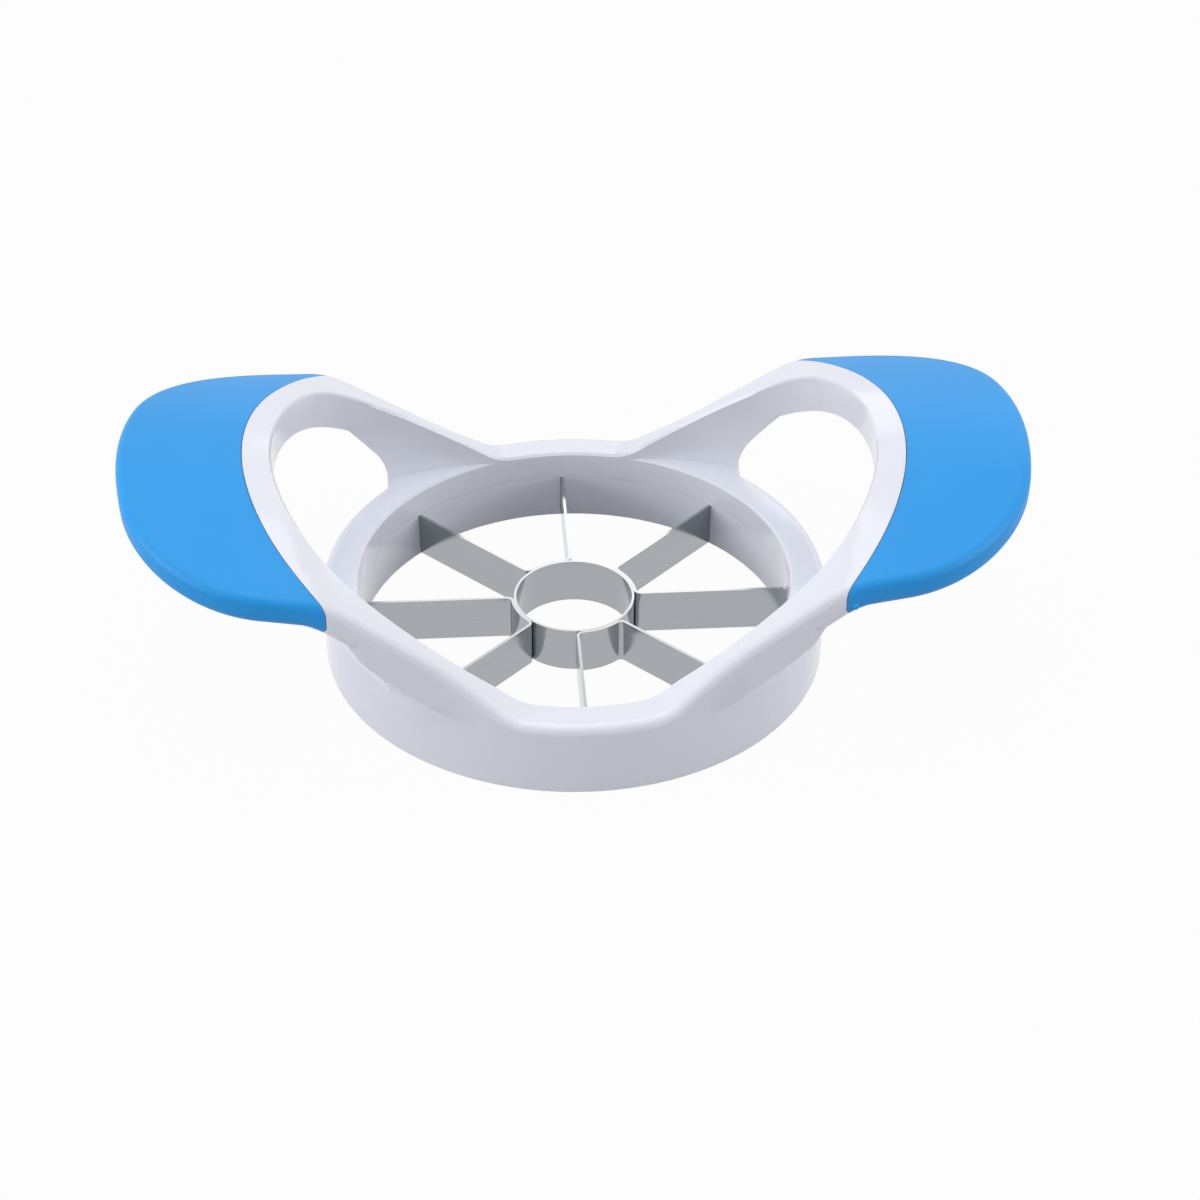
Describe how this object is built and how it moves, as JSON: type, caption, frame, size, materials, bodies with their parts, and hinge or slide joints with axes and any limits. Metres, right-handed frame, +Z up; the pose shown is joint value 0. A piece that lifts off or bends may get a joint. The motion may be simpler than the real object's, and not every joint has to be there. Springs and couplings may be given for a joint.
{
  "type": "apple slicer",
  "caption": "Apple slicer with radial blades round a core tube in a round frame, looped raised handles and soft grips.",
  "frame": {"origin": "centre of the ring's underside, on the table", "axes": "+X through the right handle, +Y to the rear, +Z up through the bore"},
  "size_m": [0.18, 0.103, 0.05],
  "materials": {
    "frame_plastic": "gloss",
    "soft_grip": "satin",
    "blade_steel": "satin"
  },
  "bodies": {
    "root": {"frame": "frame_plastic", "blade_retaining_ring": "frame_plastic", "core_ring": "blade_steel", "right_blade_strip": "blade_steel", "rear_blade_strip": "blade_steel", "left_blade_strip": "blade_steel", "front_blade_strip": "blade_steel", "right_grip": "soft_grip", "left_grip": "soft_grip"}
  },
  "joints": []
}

◆ ◆ ◆ ◆ ◆

## JOB
In the listing, find every line containing the word "type" and list it.

## FINAL RESULT
Describe how this object is built and how it moves, as JSON: type, caption, frame, size, materials, bodies with their parts, and hinge or slide joints with axes and any limits. Metres, right-handed frame, +Z up; the pose shown is joint value 0. A piece that lifts off or bends may get a joint. The motion may be simpler than the real object's, and not every joint has to be there. Springs and couplings may be given for a joint.
  "type": "apple slicer",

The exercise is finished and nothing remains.